Now, as we know, many canes have silhouettes of various types - some of them geometric patterns, others actual figures - and we know, too, that some of the canes have their outer or inner peripheries serrated. Some of the serrations, one observes, are quite sharp. while others are quite rounded. All work of this kind had to be done in molds. It could scarcely be assumed that all factories were equipped with all types of molds. A more reasonable assumption is that within a given factory, there were but a limited number of molds and that the work of that factory would consistently reflect canes similar in nature, i.e., if serrated, a similar number of serrations; and the type of serration, whether shallow or deep, whether sharp or rounded, would be consistent. There is some confirmation of this theory. An intimate examination of cane structure reveals, for instance, that in a weight otherwise identifiable as Clichy, the serrations will be either eight or sixteen, or both. One never finds ten, twelve, fourteen, etc. Similarly, in a St. Louis weight, serration count will run eight, fourteen, and twenty-eight. In character, the Clichy serrations will always be well rounded. In the St. Louis, the eight count serration will be rounded, the fourteen count serration will be very deep and sharp, while the twenty-eight count serration will be shallow and rounded.

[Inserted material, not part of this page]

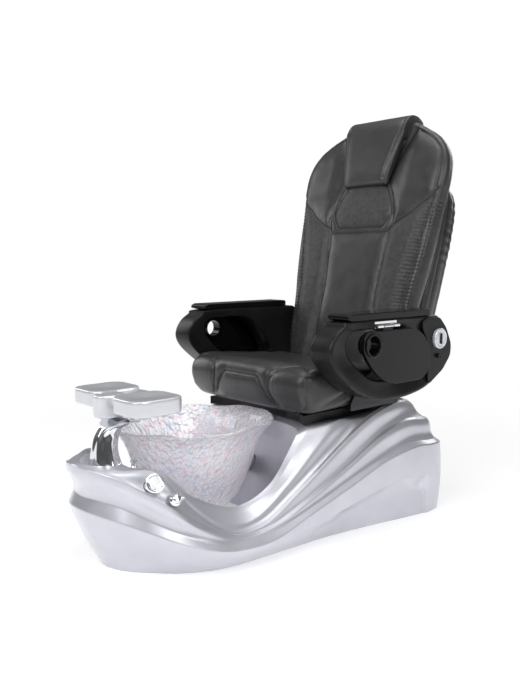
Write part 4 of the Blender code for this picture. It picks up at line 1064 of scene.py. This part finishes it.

I have concerned myself somewhat with a close analysis of cane construction and feel that if the studies I have undertaken are carried far enough, they may provide great assistance in weight attribution in doubtful cases. It would be interesting to exchange views with others who may have undertaken similar investigations. Except in a very few cases, there is no one single feature which a person can use for positive identification. Usually one must take into account several features, and cane structure may perhaps he another one of these if the studies are carried far enough and the results of those studies published.
I am indebted to Fred Nagel of Chicago for pointing out to me that there actually are three types of roses. By roses, I do not mean the formal flower such as found in some Mt. Washington and some Baccarat weights, but rather the rose generally associated with Clichy. I have been familiar with the Clichy rose and with the American counterpart, sometimes called the American rose, and sometimes referred to as the Sandwich rose. The Clichy rose has its petals made up of very thin single plates. The American rose has its petals made of single, but relatively thick, plates. The third type, to which Nagel called my attention, consists of a rose very much resembling the Clichy rose, and easily confused with it, but the plates, instead of being single, are in two layers like a very much attenuated rectangle. From an examination of the other canes with which they are associated, it would seem that this third rose was made in England and probably at Bristol.